== Data provided
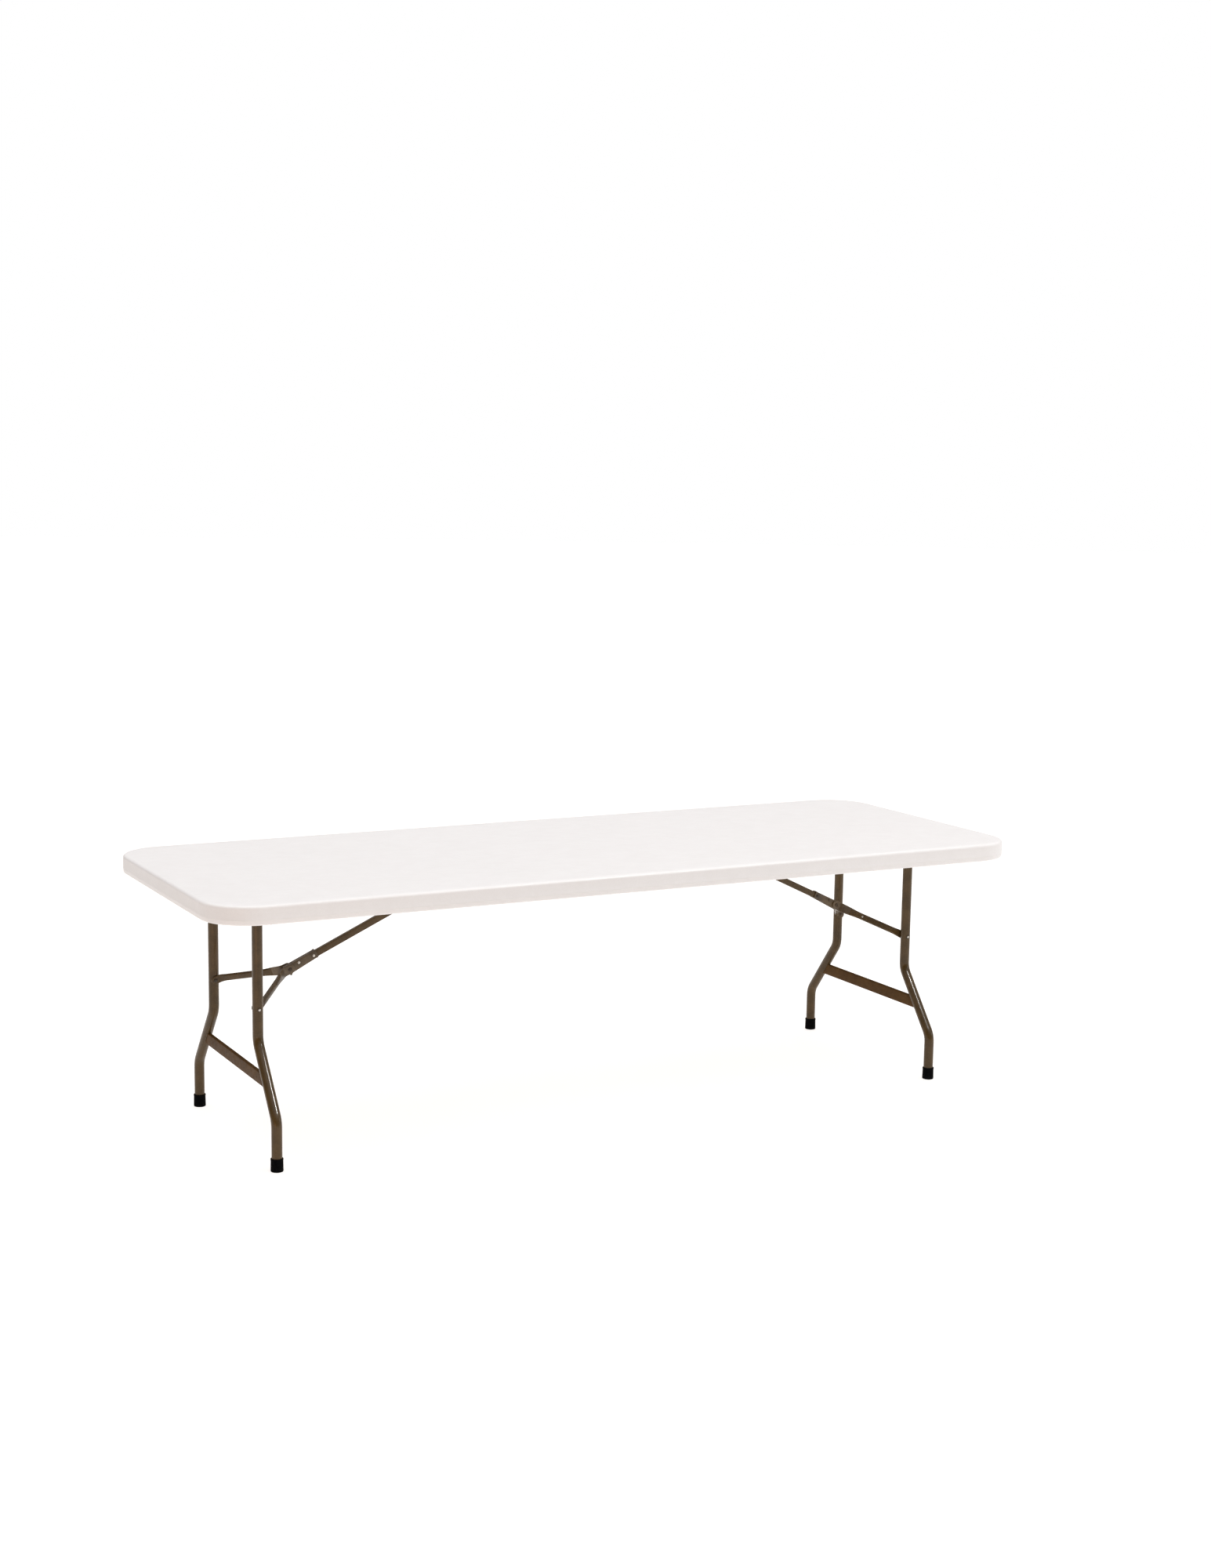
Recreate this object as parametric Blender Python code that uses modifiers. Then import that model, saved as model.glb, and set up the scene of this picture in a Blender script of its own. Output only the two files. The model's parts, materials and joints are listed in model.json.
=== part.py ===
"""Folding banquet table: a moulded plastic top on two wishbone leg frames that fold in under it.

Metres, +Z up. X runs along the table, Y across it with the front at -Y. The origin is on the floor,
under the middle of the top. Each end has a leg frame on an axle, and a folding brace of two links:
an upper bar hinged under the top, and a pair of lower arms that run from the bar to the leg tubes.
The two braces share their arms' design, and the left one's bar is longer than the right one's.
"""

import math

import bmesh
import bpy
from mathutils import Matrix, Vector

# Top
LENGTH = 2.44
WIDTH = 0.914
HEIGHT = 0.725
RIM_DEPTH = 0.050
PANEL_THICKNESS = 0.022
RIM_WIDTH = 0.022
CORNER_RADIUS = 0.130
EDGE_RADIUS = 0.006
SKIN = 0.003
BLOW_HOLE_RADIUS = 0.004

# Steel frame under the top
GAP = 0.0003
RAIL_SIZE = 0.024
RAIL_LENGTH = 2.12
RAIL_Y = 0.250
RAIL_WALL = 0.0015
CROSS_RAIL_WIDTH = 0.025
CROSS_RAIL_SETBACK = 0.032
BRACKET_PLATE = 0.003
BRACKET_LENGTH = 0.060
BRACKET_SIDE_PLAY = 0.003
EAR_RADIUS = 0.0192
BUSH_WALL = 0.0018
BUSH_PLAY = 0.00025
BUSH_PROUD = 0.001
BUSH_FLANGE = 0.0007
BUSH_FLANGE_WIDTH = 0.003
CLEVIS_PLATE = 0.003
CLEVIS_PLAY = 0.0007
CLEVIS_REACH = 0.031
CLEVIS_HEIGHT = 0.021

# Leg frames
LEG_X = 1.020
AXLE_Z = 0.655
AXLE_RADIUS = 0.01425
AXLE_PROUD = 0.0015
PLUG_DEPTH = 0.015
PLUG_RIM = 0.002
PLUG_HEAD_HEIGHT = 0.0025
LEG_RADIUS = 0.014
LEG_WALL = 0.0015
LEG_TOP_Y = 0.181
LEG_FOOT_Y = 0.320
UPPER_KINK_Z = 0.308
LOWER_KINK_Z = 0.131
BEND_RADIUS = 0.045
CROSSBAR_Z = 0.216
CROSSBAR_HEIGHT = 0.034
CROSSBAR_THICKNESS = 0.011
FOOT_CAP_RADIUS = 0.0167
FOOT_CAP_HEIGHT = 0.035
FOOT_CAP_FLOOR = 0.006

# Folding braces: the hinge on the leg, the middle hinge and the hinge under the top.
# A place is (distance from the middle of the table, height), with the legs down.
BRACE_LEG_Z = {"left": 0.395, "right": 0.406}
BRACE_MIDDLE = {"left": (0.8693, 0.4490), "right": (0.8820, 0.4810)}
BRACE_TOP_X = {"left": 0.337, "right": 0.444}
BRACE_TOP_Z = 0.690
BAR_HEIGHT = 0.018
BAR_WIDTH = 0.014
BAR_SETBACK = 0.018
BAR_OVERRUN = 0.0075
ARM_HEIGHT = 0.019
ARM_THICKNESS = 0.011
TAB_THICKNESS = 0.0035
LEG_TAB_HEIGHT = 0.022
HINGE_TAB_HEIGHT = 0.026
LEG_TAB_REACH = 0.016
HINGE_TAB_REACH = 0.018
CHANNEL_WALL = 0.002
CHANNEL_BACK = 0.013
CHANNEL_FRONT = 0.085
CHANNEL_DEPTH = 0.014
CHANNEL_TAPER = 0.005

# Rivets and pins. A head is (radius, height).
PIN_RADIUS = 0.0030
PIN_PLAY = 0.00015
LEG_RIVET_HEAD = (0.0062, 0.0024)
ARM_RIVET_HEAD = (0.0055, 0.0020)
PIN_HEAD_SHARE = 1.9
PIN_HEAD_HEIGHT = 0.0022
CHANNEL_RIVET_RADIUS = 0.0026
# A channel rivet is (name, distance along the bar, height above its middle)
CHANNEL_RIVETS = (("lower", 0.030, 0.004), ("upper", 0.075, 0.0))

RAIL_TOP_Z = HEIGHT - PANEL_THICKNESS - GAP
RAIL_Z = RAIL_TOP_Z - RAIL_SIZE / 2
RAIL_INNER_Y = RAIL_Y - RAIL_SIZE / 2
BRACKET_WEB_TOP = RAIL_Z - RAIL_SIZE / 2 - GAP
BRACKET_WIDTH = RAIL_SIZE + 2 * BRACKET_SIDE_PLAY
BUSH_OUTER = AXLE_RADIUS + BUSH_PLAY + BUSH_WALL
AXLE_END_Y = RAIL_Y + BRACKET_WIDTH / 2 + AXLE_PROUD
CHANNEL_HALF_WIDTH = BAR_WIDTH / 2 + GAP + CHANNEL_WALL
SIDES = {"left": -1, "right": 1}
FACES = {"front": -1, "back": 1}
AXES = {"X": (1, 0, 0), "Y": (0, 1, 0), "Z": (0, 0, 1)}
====
Using the data above, return each line exactly as written.

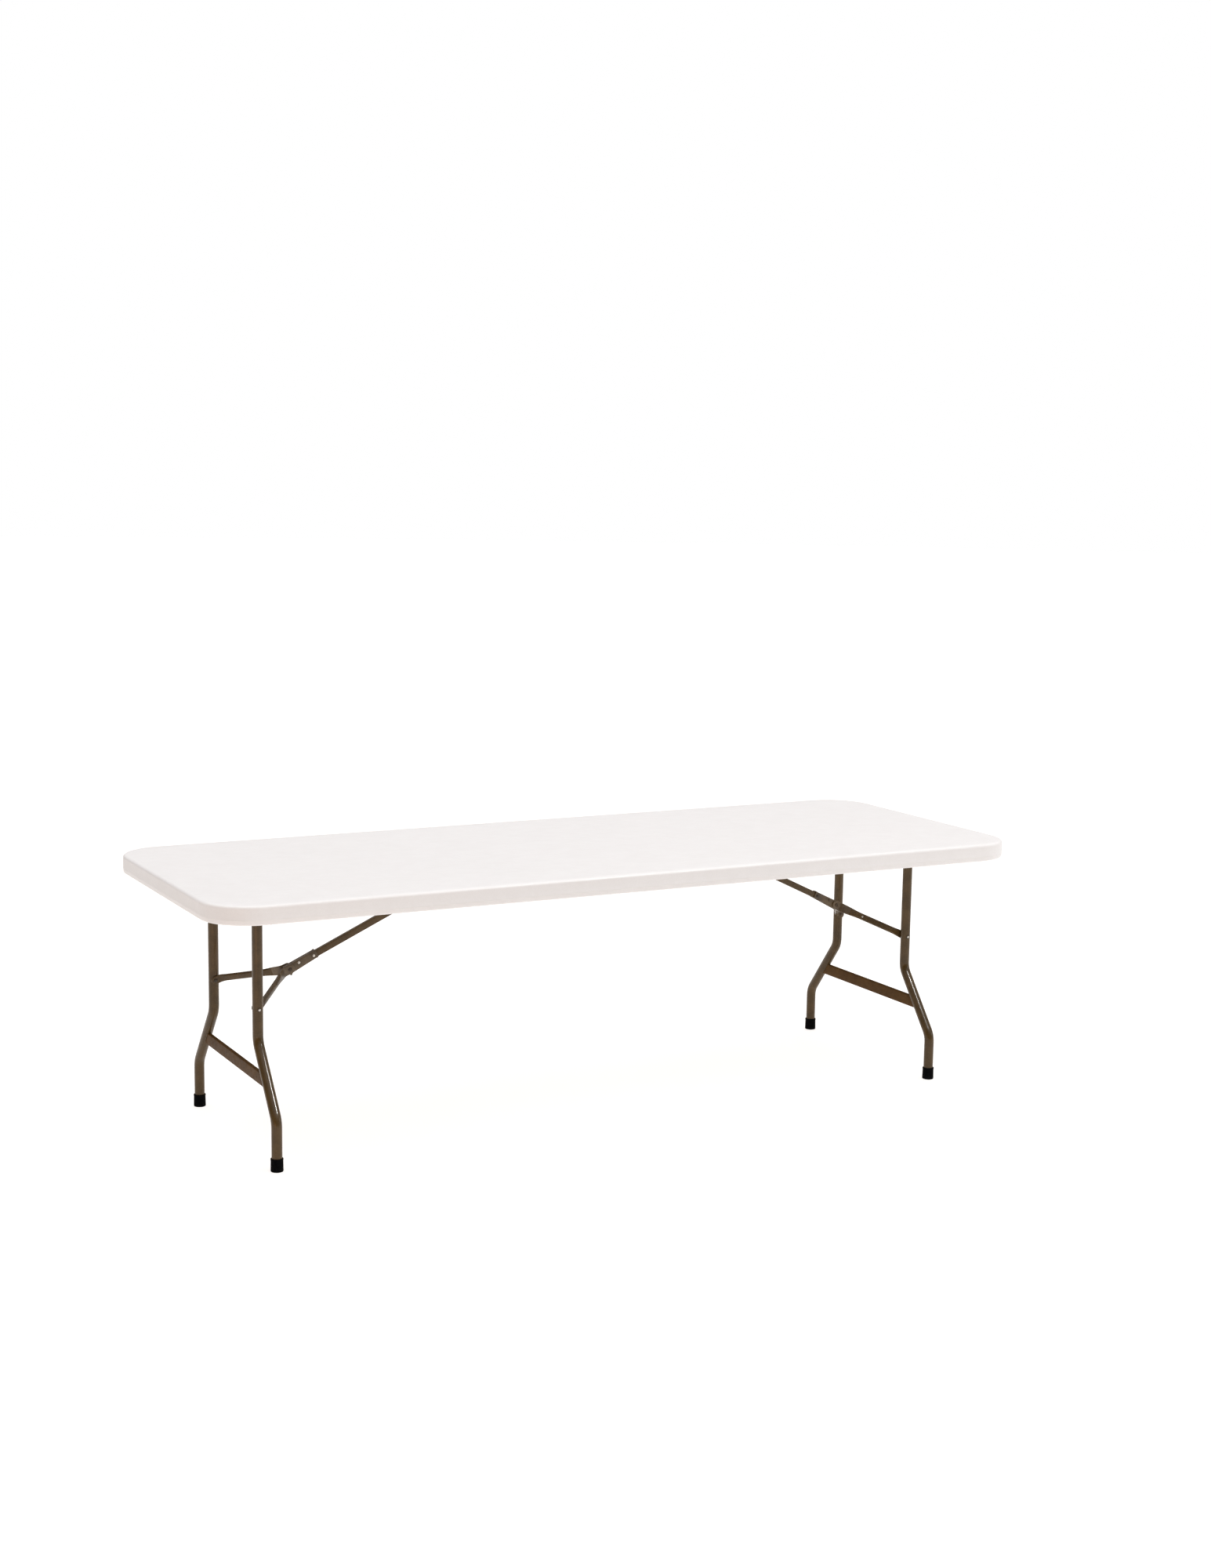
Recreate this object as parametric Blender Python code that uses modifiers. Then import that model, saved as model.glb, and set up the scene of this picture in a Blender script of its own. Output only the two files. The model's parts, materials and joints are listed in model.json.
=== part.py ===
"""Folding banquet table: a moulded plastic top on two wishbone leg frames that fold in under it.

Metres, +Z up. X runs along the table, Y across it with the front at -Y. The origin is on the floor,
under the middle of the top. Each end has a leg frame on an axle, and a folding brace of two links:
an upper bar hinged under the top, and a pair of lower arms that run from the bar to the leg tubes.
The two braces share their arms' design, and the left one's bar is longer than the right one's.
"""

import math

import bmesh
import bpy
from mathutils import Matrix, Vector

# Top
LENGTH = 2.44
WIDTH = 0.914
HEIGHT = 0.725
RIM_DEPTH = 0.050
PANEL_THICKNESS = 0.022
RIM_WIDTH = 0.022
CORNER_RADIUS = 0.130
EDGE_RADIUS = 0.006
SKIN = 0.003
BLOW_HOLE_RADIUS = 0.004

# Steel frame under the top
GAP = 0.0003
RAIL_SIZE = 0.024
RAIL_LENGTH = 2.12
RAIL_Y = 0.250
RAIL_WALL = 0.0015
CROSS_RAIL_WIDTH = 0.025
CROSS_RAIL_SETBACK = 0.032
BRACKET_PLATE = 0.003
BRACKET_LENGTH = 0.060
BRACKET_SIDE_PLAY = 0.003
EAR_RADIUS = 0.0192
BUSH_WALL = 0.0018
BUSH_PLAY = 0.00025
BUSH_PROUD = 0.001
BUSH_FLANGE = 0.0007
BUSH_FLANGE_WIDTH = 0.003
CLEVIS_PLATE = 0.003
CLEVIS_PLAY = 0.0007
CLEVIS_REACH = 0.031
CLEVIS_HEIGHT = 0.021

# Leg frames
LEG_X = 1.020
AXLE_Z = 0.655
AXLE_RADIUS = 0.01425
AXLE_PROUD = 0.0015
PLUG_DEPTH = 0.015
PLUG_RIM = 0.002
PLUG_HEAD_HEIGHT = 0.0025
LEG_RADIUS = 0.014
LEG_WALL = 0.0015
LEG_TOP_Y = 0.181
LEG_FOOT_Y = 0.320
UPPER_KINK_Z = 0.308
LOWER_KINK_Z = 0.131
BEND_RADIUS = 0.045
CROSSBAR_Z = 0.216
CROSSBAR_HEIGHT = 0.034
CROSSBAR_THICKNESS = 0.011
FOOT_CAP_RADIUS = 0.0167
FOOT_CAP_HEIGHT = 0.035
FOOT_CAP_FLOOR = 0.006

# Folding braces: the hinge on the leg, the middle hinge and the hinge under the top.
# A place is (distance from the middle of the table, height), with the legs down.
BRACE_LEG_Z = {"left": 0.395, "right": 0.406}
BRACE_MIDDLE = {"left": (0.8693, 0.4490), "right": (0.8820, 0.4810)}
BRACE_TOP_X = {"left": 0.337, "right": 0.444}
BRACE_TOP_Z = 0.690
BAR_HEIGHT = 0.018
BAR_WIDTH = 0.014
BAR_SETBACK = 0.018
BAR_OVERRUN = 0.0075
ARM_HEIGHT = 0.019
ARM_THICKNESS = 0.011
TAB_THICKNESS = 0.0035
LEG_TAB_HEIGHT = 0.022
HINGE_TAB_HEIGHT = 0.026
LEG_TAB_REACH = 0.016
HINGE_TAB_REACH = 0.018
CHANNEL_WALL = 0.002
CHANNEL_BACK = 0.013
CHANNEL_FRONT = 0.085
CHANNEL_DEPTH = 0.014
CHANNEL_TAPER = 0.005

# Rivets and pins. A head is (radius, height).
PIN_RADIUS = 0.0030
PIN_PLAY = 0.00015
LEG_RIVET_HEAD = (0.0062, 0.0024)
ARM_RIVET_HEAD = (0.0055, 0.0020)
PIN_HEAD_SHARE = 1.9
PIN_HEAD_HEIGHT = 0.0022
CHANNEL_RIVET_RADIUS = 0.0026
# A channel rivet is (name, distance along the bar, height above its middle)
CHANNEL_RIVETS = (("lower", 0.030, 0.004), ("upper", 0.075, 0.0))

RAIL_TOP_Z = HEIGHT - PANEL_THICKNESS - GAP
RAIL_Z = RAIL_TOP_Z - RAIL_SIZE / 2
RAIL_INNER_Y = RAIL_Y - RAIL_SIZE / 2
BRACKET_WEB_TOP = RAIL_Z - RAIL_SIZE / 2 - GAP
BRACKET_WIDTH = RAIL_SIZE + 2 * BRACKET_SIDE_PLAY
BUSH_OUTER = AXLE_RADIUS + BUSH_PLAY + BUSH_WALL
AXLE_END_Y = RAIL_Y + BRACKET_WIDTH / 2 + AXLE_PROUD
CHANNEL_HALF_WIDTH = BAR_WIDTH / 2 + GAP + CHANNEL_WALL
SIDES = {"left": -1, "right": 1}
FACES = {"front": -1, "back": 1}
AXES = {"X": (1, 0, 0), "Y": (0, 1, 0), "Z": (0, 0, 1)}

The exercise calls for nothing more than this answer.